WHAT YOU HAVE TO DO
Set down all of the data exactly as it appears.

PROVIDED DATA
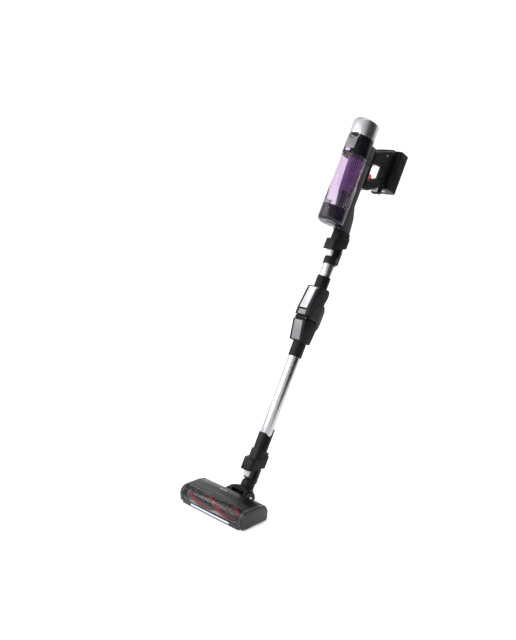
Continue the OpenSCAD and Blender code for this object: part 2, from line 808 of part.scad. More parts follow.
// One half of the handle: side is 1 on the right and -1 on the left
module handle_half(side) {
  difference() {
    union() {
      difference() {
        translate([0, 0, t_band]) side_plate(grip_x - seam, side * (grip_x + seam) / 2)
          handle_outline();
        translate([0, 0, t_band]) side_plate(2 * grip_x - 5) offset(delta = -2.5) handle_outline();
      }
      // screw pillars
      for (p = screw_spots) translate([0, p[0], t_band + p[1]])
        bar(3.6, grip_x - 1 - seam, side * (grip_x - 1 + seam) / 2);
    }
    for (p = screw_spots) translate([0, p[0], t_band + p[1]]) {
      bar(1.5, 24, grip_x - 12);
      bar(3.2, 10, grip_x + 5 - 2);
    }
    // slot and bearings of the trigger
    translate([0, trigger_b + 10.3, trigger_t + 11])
      cube([trigger_w + 2 * move_gap, 28.4, 30], center = true);
    translate([0, trigger_b, trigger_t]) bar(trigger_pin_r + run_gap, 2 * grip_x - 2);
    translate([0, column_front, t_band - 35]) cube([21, 12, 13], center = true);
  }
}

module handle_left() {
  color("#131315") at_stick() handle_half(-1);
}

module handle_right() {
  color("#131315") at_stick() handle_half(1);
}

module handle_screws() {
  color("#b9bbbe") at_stick() for (p = screw_spots) translate([0, p[0], t_band + p[1]]) difference() {
    union() {
      bar(1.5 - seam, 20, grip_x - 2 - 10);
      bar(3, 1.6, grip_x - 2 + 0.8);
    }
    translate([grip_x, 0, 0]) cube([1.2, 4, 0.9], center = true);
  }
}

module trigger() {
  color("#b51420") at_stick() translate([0, trigger_b, trigger_t]) {
    side_plate(trigger_w) hull() {
      circle(3.5);
      translate([10, 13]) circle(8, $fn = 48);
      translate([17, 8]) circle(6, $fn = 48);
    }
    bar(trigger_pin_r, 2 * grip_x - 3);
  }
}

module trigger_spring() {
  color("#9fa1a5") at_stick() translate([0, trigger_b + 8, trigger_t - 26.4])
    cylinder(r = 2.4, h = 24);
}

module battery_case() {
  color("#17171a") at_stick() translate([0, battery_y + battery_d / 2, battery_t]) difference() {
    linear_extrude(battery_h) round_rect(battery_w, battery_d, 9);
    translate([0, 0, 2.5]) linear_extrude(battery_h - 5) round_rect(battery_w - 4, battery_d - 4, 8);
    translate([0, 0, -1]) cylinder(r = 5.5 + seam, h = 10);
  }
}

module battery_cells() {
  color("#3f6f9f") at_stick() translate([0, battery_y + battery_d / 2, battery_t + battery_h - 72])
    for (x = [-19.5, 0, 19.5], y = [-9.3, 9.3]) translate([x, y, 0]) cylinder(r = 9, h = 65);
}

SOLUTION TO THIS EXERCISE
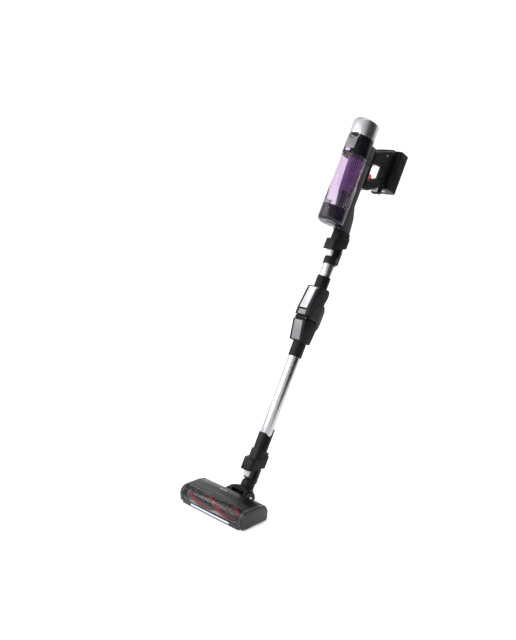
Continue the OpenSCAD and Blender code for this object: part 2, from line 808 of part.scad. More parts follow.
// One half of the handle: side is 1 on the right and -1 on the left
module handle_half(side) {
  difference() {
    union() {
      difference() {
        translate([0, 0, t_band]) side_plate(grip_x - seam, side * (grip_x + seam) / 2)
          handle_outline();
        translate([0, 0, t_band]) side_plate(2 * grip_x - 5) offset(delta = -2.5) handle_outline();
      }
      // screw pillars
      for (p = screw_spots) translate([0, p[0], t_band + p[1]])
        bar(3.6, grip_x - 1 - seam, side * (grip_x - 1 + seam) / 2);
    }
    for (p = screw_spots) translate([0, p[0], t_band + p[1]]) {
      bar(1.5, 24, grip_x - 12);
      bar(3.2, 10, grip_x + 5 - 2);
    }
    // slot and bearings of the trigger
    translate([0, trigger_b + 10.3, trigger_t + 11])
      cube([trigger_w + 2 * move_gap, 28.4, 30], center = true);
    translate([0, trigger_b, trigger_t]) bar(trigger_pin_r + run_gap, 2 * grip_x - 2);
    translate([0, column_front, t_band - 35]) cube([21, 12, 13], center = true);
  }
}

module handle_left() {
  color("#131315") at_stick() handle_half(-1);
}

module handle_right() {
  color("#131315") at_stick() handle_half(1);
}

module handle_screws() {
  color("#b9bbbe") at_stick() for (p = screw_spots) translate([0, p[0], t_band + p[1]]) difference() {
    union() {
      bar(1.5 - seam, 20, grip_x - 2 - 10);
      bar(3, 1.6, grip_x - 2 + 0.8);
    }
    translate([grip_x, 0, 0]) cube([1.2, 4, 0.9], center = true);
  }
}

module trigger() {
  color("#b51420") at_stick() translate([0, trigger_b, trigger_t]) {
    side_plate(trigger_w) hull() {
      circle(3.5);
      translate([10, 13]) circle(8, $fn = 48);
      translate([17, 8]) circle(6, $fn = 48);
    }
    bar(trigger_pin_r, 2 * grip_x - 3);
  }
}

module trigger_spring() {
  color("#9fa1a5") at_stick() translate([0, trigger_b + 8, trigger_t - 26.4])
    cylinder(r = 2.4, h = 24);
}

module battery_case() {
  color("#17171a") at_stick() translate([0, battery_y + battery_d / 2, battery_t]) difference() {
    linear_extrude(battery_h) round_rect(battery_w, battery_d, 9);
    translate([0, 0, 2.5]) linear_extrude(battery_h - 5) round_rect(battery_w - 4, battery_d - 4, 8);
    translate([0, 0, -1]) cylinder(r = 5.5 + seam, h = 10);
  }
}

module battery_cells() {
  color("#3f6f9f") at_stick() translate([0, battery_y + battery_d / 2, battery_t + battery_h - 72])
    for (x = [-19.5, 0, 19.5], y = [-9.3, 9.3]) translate([x, y, 0]) cylinder(r = 9, h = 65);
}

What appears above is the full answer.